Why do disciplined savers struggle to spend money in retirement?
Accumulation and decumulation require opposite mindsets. After 30 or 40 years of saving more, spending less, and delaying gratification, that behavior becomes part of your identity. It doesn’t switch off at retirement, so many retirees keep saying “not yet” to trips and experiences they can easily afford. Spending in retirement requires a specialized approach and different tools.

What is the retirement spending smile?
Coined from research by David Blanchett, the retirement spending smile describes how real, inflation-adjusted spending tends to decline by roughly 1–2% per year through the middle decades of retirement as people slow down, before healthcare costs tick up slightly in very late retirement. Most plans wrongly assume flat spending for 30 years, which overstates risk and understates what you can safely spend early on.

Does following the 4% rule mean I’ll run out of money?
Rarely. Decades of research show retirees following the 4% withdrawal rule are dramatically more likely to die with more money than they began with than to run out. Most plans built around the fear of going broke end up funding an unintended inheritance.
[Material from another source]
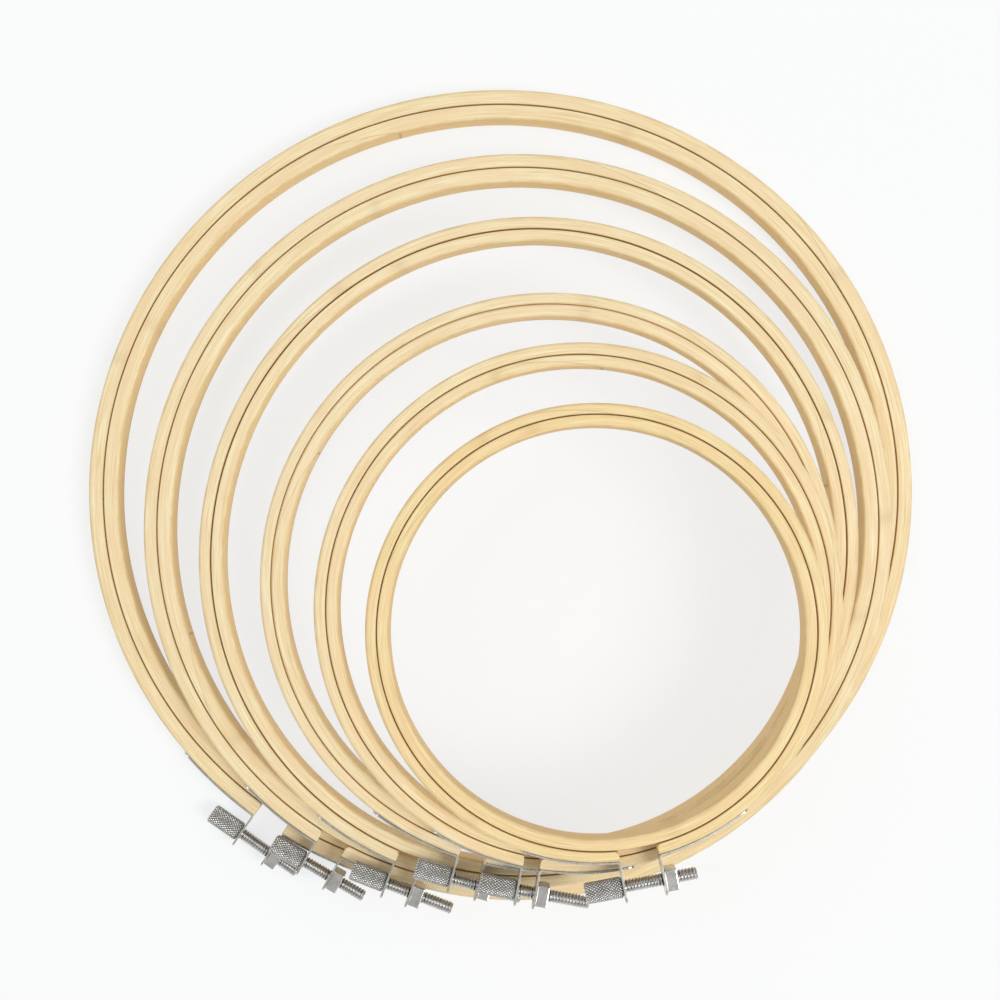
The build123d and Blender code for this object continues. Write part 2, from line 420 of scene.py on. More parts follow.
@dataclass(frozen=True)
class Hoop:
    """Sizes of one hoop. Its place, split and screw come from the frame.

    The joint angles say where the slanting glued joints of the two rings lie, seen from
    above, in degrees from the set's +X. The warmth is how far the bamboo leans to honey,
    from 0 to 1. The seam line is the share of the seam's gap that is left where the two
    rings all but touch, 1 where it is even all round.
    """

    number: int
    seam_radius: float
    outer_wall: float
    inner_wall: float
    split_gap: float
    oval_share: float
    oval_angle: float
    inner_joint_angle: float
    outer_joint_angle: float
    warmth: float
    seam_line: float

    @property
    def name(self) -> str:
        """The start of the names of this hoop's nodes and bodies."""
        return f"hoop_{self.number}"

    @property
    def centre(self) -> Vector:
        """The hoop's centre in metres, at the height of its lower face."""
        low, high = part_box(f"{self.name}_inner_ring")
        return Vector(((low.x + high.x) / 2, (low.y + high.y) / 2, low.z))

    @property
    def screw_joint(self) -> dict:
        """The thumbscrew's joint, whose axis points from the nut to the head."""
        return next(j for j in frame["joints"] if j["name"] == f"{self.name}_thumbscrew_turn")

    @property
    def split_angle(self) -> float:
        """Direction of the split. The screw's +Y is minus its joint's axis."""
        x, y, _ = self.screw_joint["axis"]
        return math.atan2(x, -y)

    @property
    def screw_x(self) -> float:
        """How far the screw's axis lies from the hoop's centre."""
        x, y, _ = self.screw_joint["pos_m"]
        return math.hypot(x - self.centre.x, y - self.centre.y) / MM

    @property
    def oval(self) -> Oval:
        """The seam's oval, turned as it lies in the hoop's frame."""
        turn = math.radians(self.oval_angle) - self.split_angle
        return Oval(self.seam_radius, self.oval_share, turn)

    @property
    def split_half_angle(self) -> float:
        """Angle from the split's middle to its edge, at the seam."""
        return math.asin(self.split_gap / 2 / self.seam_radius)

    @property
    def outer_face(self) -> float:
        """The outer ring's outer face, measured outwards from the seam."""
        return RING.gap / 2 + self.outer_wall

    def seam(self, t: np.ndarray) -> tuple[np.ndarray, np.ndarray]:
        """Half the seam's gap and its edges' round, least where the rings all but touch.

        The share that is left is 1 - (1 - seam_line) (1 + cos a) / 2, with a the angle from
        the touching side.

        Args:
            t: parameter of each station.

        Returns:
            Half the gap and the round at each station.
        """
        angle = t + self.oval.turn + self.split_angle - math.radians(RING.touch_angle)
        left = 1 - (1 - self.seam_line) * (1 + np.cos(angle)) / 2
        least = RING.least_seam_round
        return RING.gap / 2 * left, RING.seam_round * (least + (1 - least) * left)

    def placed(self, shell: Shell) -> Shell:
        """A surface of the hoop's frame in metres in the set's frame.

        Args:
            shell: the surface in millimetres in the hoop's frame.

        Returns:
            The surface turned by the split's angle and moved to the hoop's centre.
        """
        c, s = math.cos(self.split_angle), math.sin(self.split_angle)
        turn = np.array([[c, s, 0], [-s, c, 0], [0, 0, 1]])
        points = shell.points @ turn * MM + np.array(self.centre)
        return shell.moved(points)

    def on_screw(self, shell: Shell, start: float) -> Shell:
        """A surface drawn along +Z, laid on the screw's axis along +Y.

        Args:
            shell: the surface in millimetres about the Z axis.
            start: where its origin comes, measured along the screw from the split's middle.

        Returns:
            The surface in metres in the set's frame.
        """
        x, y, z = shell.points.T
        points = np.stack([self.screw_x + x, start + z, RING.height / 2 - y], axis=1)
        return self.placed(shell.moved(points))

    def world(self, x: float, y: float) -> tuple[float, float, float]:
        """A point of the hoop's frame at half height, in metres in the set's frame."""
        point = np.array([[x, y, RING.height / 2]])
        return tuple(self.placed(Shell(point, np.empty((0, 4), int))).points[0])


# Number, seam radius, outer wall, inner wall, split gap, oval share and angle, angles of the
# inner and the outer joint, warmth, seam line.
HOOPS = (
    Hoop(1, 127.0, 4.7, 4.8, 10.7, 0.023, 1.6, 112.0, 38.0, 0.25, 0.8),
    Hoop(2, 114.4, 4.3, 4.8, 9.0, 0.006, 27.0, 205.0, 74.0, 0.1, 0.6),
    Hoop(3, 100.0, 3.75, 3.9, 7.5, 0.026, 66.0, 20.0, 138.0, 0.15, 1.0),
    Hoop(4, 85.0, 3.5, 4.0, 8.0, 0.006, 12.0, 160.0, 60.0, 0.0, 0.12),
    Hoop(5, 75.8, 3.6, 3.7, 5.0, 0.008, 47.0, 95.0, 10.0, 0.3, 0.4),
    Hoop(6, 64.6, 3.3, 3.7, 11.5, 0.009, -1.0, 148.0, 98.0, 1.0, 0.6),
)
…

How can I give myself permission to spend more in retirement?
Three practical moves help: the $5,000 question (force yourself to spend a small set amount purely on joy), a pre-authorized “use it” bucket for travel and experiences, and a “sunset list” of experiences with realistic age windows. A guardrails-based spending strategy also gives you permission to spend more confidently because it tells you in advance what would trigger an adjustment.

What is a guardrails-based retirement spending strategy?
Instead of a single static withdrawal number, a guardrails approach sets an upper and lower boundary around your spending and defines in advance what portfolio changes trigger an adjustment. If your portfolio grows past the upper guardrail, you get a raise; if it drops below, you temporarily tighten. This lets you spend more confidently in your healthy early-retirement years because the plan self-corrects.